Anyway, the movie does do a good job of showing the cramped quarters, easy loss of life, and ridiculous amount of alcohol that characterized the Royal Navy in the early 1800s. And both Bettany and Russell Crowe are good, though their characters are somewhat different from the ones in the books (although Crowe is much closer to Aubrey than Bettany is to Maturin, who is a small, ugly, clumsy man who also happens to be a spy and a natural philosopher).


le nubian - Apr 15, 2013 6:51:58 am PDT #24054 of 30000
"And to be clear, I am the hell. And the high water."

I have yet to see Avatar OR Titantc


Connie Neil - Apr 15, 2013 7:16:26 am PDT #24055 of 30000
brillig

I enjoyed Titanic for Kathy Bates and everything in the background. I was always fascinated by the Titanic story, and the romance was secondary to what I was watching for.


Consuela - Apr 15, 2013 7:32:29 am PDT #24056 of 30000
We are Buffistas. This isn't our first apocalypse. -- Pix

Oh, hey, the Catching Fire trailer is out: [link]


Sophia Brooks - Apr 15, 2013 7:37:07 am PDT #24057 of 30000
Cats to become a rabbit should gather immediately now here

I LOVE the lesser of two weevils joke!


Consuela - Apr 15, 2013 7:49:18 am PDT #24058 of 30000
We are Buffistas. This isn't our first apocalypse. -- Pix

I LOVE the lesser of two weevils joke!

I love that Jack thinks it's so funny. In the books, Jack's so ridiculous in that he thinks so highly of his own wit when it's usually really labored and kind of simple. The movie, I think, doesn't quite get to that: you don't see Crowe ever being quite the doofus book!Aubrey can be, although they made a good attempt with that, and the silly Galapagos pudding.

Part of the problem is that Russell Crowe just doesn't do silly convincingly.
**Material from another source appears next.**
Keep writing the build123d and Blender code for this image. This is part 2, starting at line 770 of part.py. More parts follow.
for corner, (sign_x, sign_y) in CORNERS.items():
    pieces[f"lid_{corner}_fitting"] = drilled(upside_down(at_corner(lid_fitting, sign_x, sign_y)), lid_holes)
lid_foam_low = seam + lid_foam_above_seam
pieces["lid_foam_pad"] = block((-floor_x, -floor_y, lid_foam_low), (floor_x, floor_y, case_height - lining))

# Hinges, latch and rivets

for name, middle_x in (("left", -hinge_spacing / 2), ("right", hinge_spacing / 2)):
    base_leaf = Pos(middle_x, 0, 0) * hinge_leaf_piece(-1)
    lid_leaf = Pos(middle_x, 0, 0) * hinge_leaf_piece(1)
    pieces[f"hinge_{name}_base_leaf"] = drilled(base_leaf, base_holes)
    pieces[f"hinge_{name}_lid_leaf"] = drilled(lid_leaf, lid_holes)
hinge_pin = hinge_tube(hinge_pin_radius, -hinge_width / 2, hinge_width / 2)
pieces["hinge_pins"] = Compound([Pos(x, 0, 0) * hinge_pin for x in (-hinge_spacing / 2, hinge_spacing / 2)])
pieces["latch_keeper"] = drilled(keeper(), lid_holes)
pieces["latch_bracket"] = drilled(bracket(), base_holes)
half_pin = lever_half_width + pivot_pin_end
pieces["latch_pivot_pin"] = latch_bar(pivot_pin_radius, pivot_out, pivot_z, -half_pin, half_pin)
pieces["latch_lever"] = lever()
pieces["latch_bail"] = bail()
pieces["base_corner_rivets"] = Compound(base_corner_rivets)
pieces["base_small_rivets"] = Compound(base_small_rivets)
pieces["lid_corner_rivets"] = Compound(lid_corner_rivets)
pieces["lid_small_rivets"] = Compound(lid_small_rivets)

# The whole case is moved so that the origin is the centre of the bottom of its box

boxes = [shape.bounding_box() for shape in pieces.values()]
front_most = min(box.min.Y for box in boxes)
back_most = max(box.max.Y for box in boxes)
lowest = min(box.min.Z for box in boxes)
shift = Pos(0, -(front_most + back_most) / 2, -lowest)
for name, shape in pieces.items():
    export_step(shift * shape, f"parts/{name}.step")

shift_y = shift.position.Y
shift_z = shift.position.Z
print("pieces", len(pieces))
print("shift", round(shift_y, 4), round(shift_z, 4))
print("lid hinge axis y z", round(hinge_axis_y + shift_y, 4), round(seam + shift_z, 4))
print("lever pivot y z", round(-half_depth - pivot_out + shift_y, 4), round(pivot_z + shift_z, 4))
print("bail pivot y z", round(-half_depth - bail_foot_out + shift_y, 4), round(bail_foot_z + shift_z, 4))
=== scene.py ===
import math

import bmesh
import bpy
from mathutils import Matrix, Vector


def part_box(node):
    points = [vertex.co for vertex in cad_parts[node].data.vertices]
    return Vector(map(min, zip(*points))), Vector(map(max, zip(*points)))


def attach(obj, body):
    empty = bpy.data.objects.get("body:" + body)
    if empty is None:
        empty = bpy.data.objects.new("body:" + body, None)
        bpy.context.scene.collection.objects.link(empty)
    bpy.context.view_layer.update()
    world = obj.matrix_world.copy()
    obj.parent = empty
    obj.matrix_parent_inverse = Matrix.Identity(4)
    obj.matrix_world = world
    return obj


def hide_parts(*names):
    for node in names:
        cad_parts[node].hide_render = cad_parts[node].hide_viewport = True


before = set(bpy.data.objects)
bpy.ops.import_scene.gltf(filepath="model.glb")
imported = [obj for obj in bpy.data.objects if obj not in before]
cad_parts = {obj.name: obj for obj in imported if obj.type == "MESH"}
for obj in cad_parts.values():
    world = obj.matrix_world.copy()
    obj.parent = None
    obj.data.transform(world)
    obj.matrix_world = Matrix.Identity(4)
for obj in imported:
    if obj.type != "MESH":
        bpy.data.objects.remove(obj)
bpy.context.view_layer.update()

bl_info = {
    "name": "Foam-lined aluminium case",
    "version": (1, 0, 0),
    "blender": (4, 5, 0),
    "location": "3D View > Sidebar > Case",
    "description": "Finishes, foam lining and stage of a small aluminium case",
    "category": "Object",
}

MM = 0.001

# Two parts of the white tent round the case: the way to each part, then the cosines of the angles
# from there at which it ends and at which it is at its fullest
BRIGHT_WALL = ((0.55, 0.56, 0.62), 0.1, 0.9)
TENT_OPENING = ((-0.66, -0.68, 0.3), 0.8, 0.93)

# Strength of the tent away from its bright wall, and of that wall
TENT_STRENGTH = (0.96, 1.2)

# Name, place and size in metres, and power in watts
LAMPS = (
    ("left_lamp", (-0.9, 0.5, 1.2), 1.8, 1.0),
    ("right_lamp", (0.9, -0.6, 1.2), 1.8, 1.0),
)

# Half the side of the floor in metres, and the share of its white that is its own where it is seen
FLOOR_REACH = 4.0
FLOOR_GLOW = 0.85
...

Jessica - Apr 15, 2013 8:13:09 am PDT #24059 of 30000
And then Ortus came and said "It's Ortin' time" and they all Orted off into the sunset

Oh, hey, the Catching Fire trailer is out

HA - I was just about to mention Hunger Games as a pop culture phenomenon I felt so completely overloaded by commentary and opinion on that I never bothered to check out the original thing itself. (Until I was on vacation with nothing else to read...I got through about 50 pages before I got bored. The movie was ok.)


§ ita § - Apr 15, 2013 8:14:05 am PDT #24060 of 30000
Well not canonically, no, but this is transformative fiction.

I haven't listened to the audio on that, but watching it did make me shiver. Certain hot buttons got hit there.


Gris - Apr 15, 2013 8:43:19 am PDT #24061 of 30000
Hey. New board.

I have yet to see Avatar OR Titantc

Avatar: Don't. Still annoyed, though happy I saw it solely for techno reasons. Am glad there are now occasionally GOOD movies being made with that technology (see: Hugo. And maybe Gatsby will do it well.)

Titanic: Kinda do. Surely by now the pimping and build-up has worn off a little, right, and you've incorporated just as much hate as obsession into your psyche? It's not best-movie-ever-made good, but it's really pretty, plus Kate and Leo are pretty good actors (not as good then as now, but still) so the love story sells well. I didn't like it much at the time, but I was a fifteen-year-old boy and so the swoons of my female peers did far more to turn me off than any overselling I would encounter now. But watching it now, it's enjoyable. And did I mention pretty?